Reasons for handoff:
- Stronger signal to/from the new BSS (continuing connectivity, less battery drain).
- Load balance: free up a channel in the current BSS.
GSM doesn’t mandate why to perform handoff (policy), only how (mechanism).
Handoff initiated by the old BSS:
- The old BSS informs the MSC of the impending handoff and provides a list of 1+ new BSSs.
- The MSC sets up a path (allocates resources) to the new BSS.
- The new BSS allocates a radio channel for use by the mobile.
- The new BSS signals the MSC and the old BSS: ready.
- The old BSS tells the mobile: perform handoff to the new BSS.
- The mobile and the new BSS signal to activate the new channel.
- The mobile signals via the new BSS to the MSC: handoff complete.

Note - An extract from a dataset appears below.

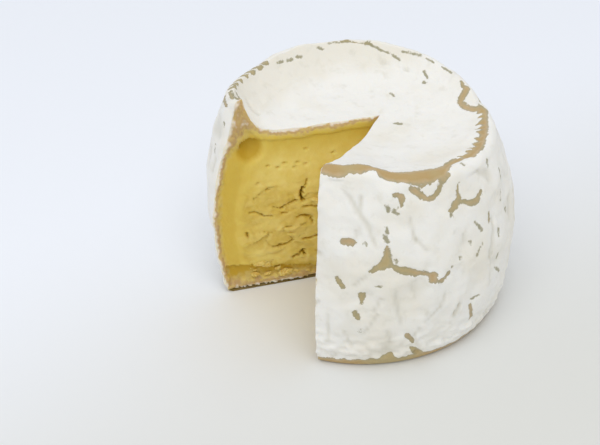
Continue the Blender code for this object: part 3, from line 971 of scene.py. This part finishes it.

- The MSC reroutes the call.
- MSC-old-BSS resources are released.
GSM: Handoff Between MSCs
- Anchor MSC: The first MSC visited during the call. The call remains routed through the anchor MSC.
- New MSCs add on to the end of the MSC chain as the mobile moves to the new MSC.
- Optional path minimization step to shorten the multi-MSC chain.
Wireless, Mobility: Impact on Higher Layer Protocols
Logically, the impact should be minimal. The best-effort service model remains unchanged. TCP and UDP can (and do) run over wireless and mobile networks.
However, performance-wise:
- Packet loss/delay due to bit-errors (discarded packets, delays for link-layer retransmissions), and handoff.
- TCP interprets loss as congestion and will decrease the congestion window unnecessarily. Delay impairments for real-time traffic. Limited bandwidth of the wireless link.